Christian unity is about reaching far beyond our comfort zone

Christian unity is about reaching far beyond our comfort zone Bishop John McDowell
A scripture scholar tells Susan Gately about her journey from Protestantism to the Catholic Church

 

A woman who started life as a Reformed Presbyterian “with a Baptist mother” and followed three of her family into the Catholic Church, gave the keynote address at the inaugural meeting for the Week of Prayer for Christian Unity.

Dr Jessie Rogers [pictured], originally from South Africa, lectures in Scripture at St Patrick’s College, Maynooth.  On Thursday, January 18, she spoke on the theme of the 2018 Octave, ‘That all may be free’, taken from the ‘Song of the Sea’ in Exodus.

Addressing the service at Johnstown church in Dublin, Dr Rogers told members of 10 Christian faith traditions, including the Archbishop of Dublin, Dr Diarmuid Martin, and the Church of Ireland Dean of St Patrick’s Cathedral, Dr William Morton, that terrifying things were being said in Europe and in the United States, suggesting that “our Christian heritage is only protected when we exclude the other, as if God loves us and not them. There is so much rhetoric about ‘walls’. But when we build a wall against the vulnerable we will discover that it is God we have shut out.”

We misunderstand the ‘escape from captivity’ story, continued Dr Rogers, when we “replicate the oppressive system of Pharaoh, where the wealth and security of the few is secured at the cost of the more vulnerable, and yet still believe that God is on our side. The question is not: ‘is God on my side?’ but “am I on God’s?”
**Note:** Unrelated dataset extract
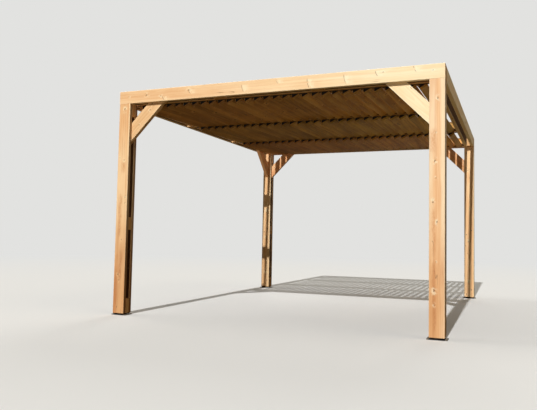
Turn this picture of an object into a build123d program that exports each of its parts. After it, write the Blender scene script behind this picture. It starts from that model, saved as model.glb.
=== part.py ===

“It is when we reach out beyond our comfort zone, when we work side by side, joining in God’s work in the world, that we are drawn closer together,” she said.

Dr Rogers came to Ireland with her family 10 years ago to work in Mary Immaculate College in Limerick. At the time they were all dedicated Baptists. Her youngest daughter, was first to want to become a Catholic when her class in the local primary school were getting ready for First Holy Communion.

Communion

“My eldest daughter, who was 15 at the time, said ‘I’d like to [be Catholic] as well’,” she told The Irish Catholic.  Prof. Eamonn Conway from Mary Immaculate College received the girls, and gave them Holy Communion and confirmed the elder daughter. “He did a wonderful service for us,” recalled Dr Rogers. “Then a few years later my husband decided and I followed 18 months ago.”

At that time, she was working at Maynooth. “I had a sense that that was what the Lord was inviting me to do. I think if I had felt any pressure, there’s enough of a Protestant in me [to reject it] but as it was I felt very welcomed, I had a sense of belonging.”

The popularity of the Week of Prayer for Christian unity has been waning for years. In a message commending the week to his diocese, the Church of Ireland Bishop of Clogher, Bishop John McDowell admitted “its popularity” had “fallen off” but commended the week saying it had “the enormous advantage of being recognised as a time of prayer and reflection throughout the Christian West and beyond”.

“The week helps us to re–focus on our vocation to be reconcilers and peace–makers within the Church and in the world,” said Bishop McDowell, Chair of the Church of Ireland Commission for Christian Unity and Dialogue.

Agreeing that the material produced for the Octave of Unity (available from www. ctbi.org.uk) was “powerful”, Dr Rogers said it was perhaps a “missed opportunity”.

“You can’t pray with somebody and not discover those bonds that join you together as part of the body of Christ,” she said. “It would be wonderful if there was more take up.”

“When Jesus talks of the kingdom of God – it comes as a little bit of yeast, a seed,” she continued. “So, I would say, it [week of prayer] is not a waste of time but if it could be better publicised it could do even more good.”

Ecumenism should be “united in vision and in purpose” said the scholar.  “I think more and more we are finding it easier to recognise Christ in each other and so it’s not difficult to work together.”

Referendum

Agreeing there was a “huge” role for the Churches to work together on social issues, like the abortion referendum, she said the scandal was “when the body of Christ is seen to be divided”.

“When we work together I’d like people to think of ‘Christianity’ in the first place, and not ‘oh are you [from] this or that camp?’ Pope Francis speaks a lot  about unity in diversity which is not uniformity and when it comes to working together on social issues that’s it.”

Wednesday saw one of the final events of the Week of Prayer at St Patrick’s Church of Ireland Cathedral, Armagh.  Fr Kieran McDermott, Administrator of the Pro Cathedral in Dublin, gave the main address at the ecumenical prayer service.